*TASK OBJECTIVE*: Set out every line bearing the string "from".

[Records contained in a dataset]

· · · ·

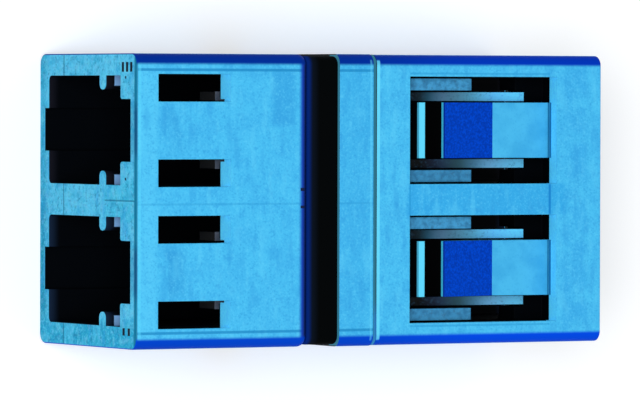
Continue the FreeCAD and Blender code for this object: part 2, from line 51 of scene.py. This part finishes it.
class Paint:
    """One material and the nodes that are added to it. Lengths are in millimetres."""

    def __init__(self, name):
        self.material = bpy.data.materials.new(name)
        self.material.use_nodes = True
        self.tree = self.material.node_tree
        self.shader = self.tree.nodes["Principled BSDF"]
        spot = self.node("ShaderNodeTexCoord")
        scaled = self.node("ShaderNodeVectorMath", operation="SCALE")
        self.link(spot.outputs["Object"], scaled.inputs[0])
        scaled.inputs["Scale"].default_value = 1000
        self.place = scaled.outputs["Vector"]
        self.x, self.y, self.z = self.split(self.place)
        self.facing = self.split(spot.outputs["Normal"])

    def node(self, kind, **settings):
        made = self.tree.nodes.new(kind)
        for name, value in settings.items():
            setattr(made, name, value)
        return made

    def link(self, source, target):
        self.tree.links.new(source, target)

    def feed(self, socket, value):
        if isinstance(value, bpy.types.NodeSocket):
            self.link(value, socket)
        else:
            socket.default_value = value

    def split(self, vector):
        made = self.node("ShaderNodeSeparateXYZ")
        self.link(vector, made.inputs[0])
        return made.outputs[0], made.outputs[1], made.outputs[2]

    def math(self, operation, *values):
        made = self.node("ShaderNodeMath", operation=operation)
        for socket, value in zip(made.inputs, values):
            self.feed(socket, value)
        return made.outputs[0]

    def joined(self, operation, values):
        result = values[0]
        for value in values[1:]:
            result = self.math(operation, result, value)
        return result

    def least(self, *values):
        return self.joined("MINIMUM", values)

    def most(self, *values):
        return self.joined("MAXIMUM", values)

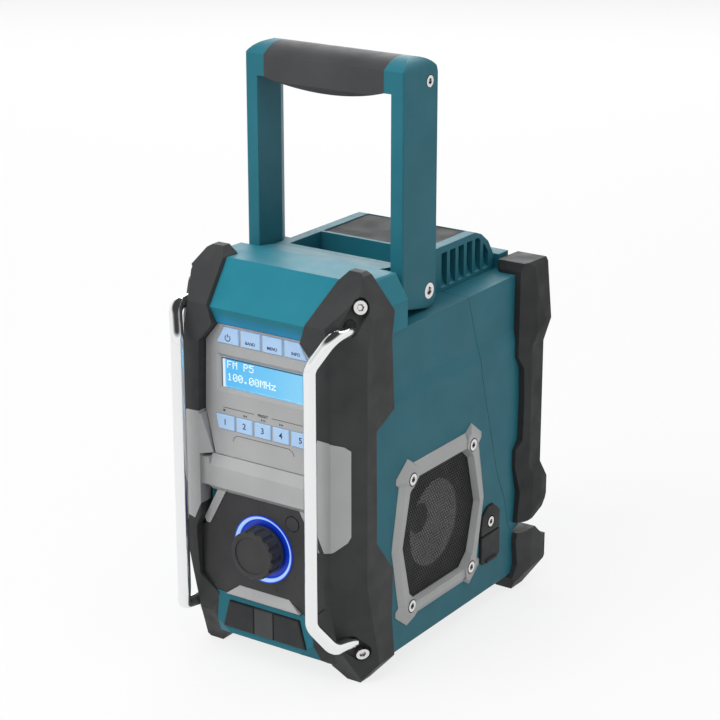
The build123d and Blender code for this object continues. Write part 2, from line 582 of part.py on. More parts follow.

· · · ·

*OUTPUT OF THE TASK*:
Continue the FreeCAD and Blender code for this object: part 2, from line 51 of scene.py. This part finishes it.
The build123d and Blender code for this object continues. Write part 2, from line 582 of part.py on. More parts follow.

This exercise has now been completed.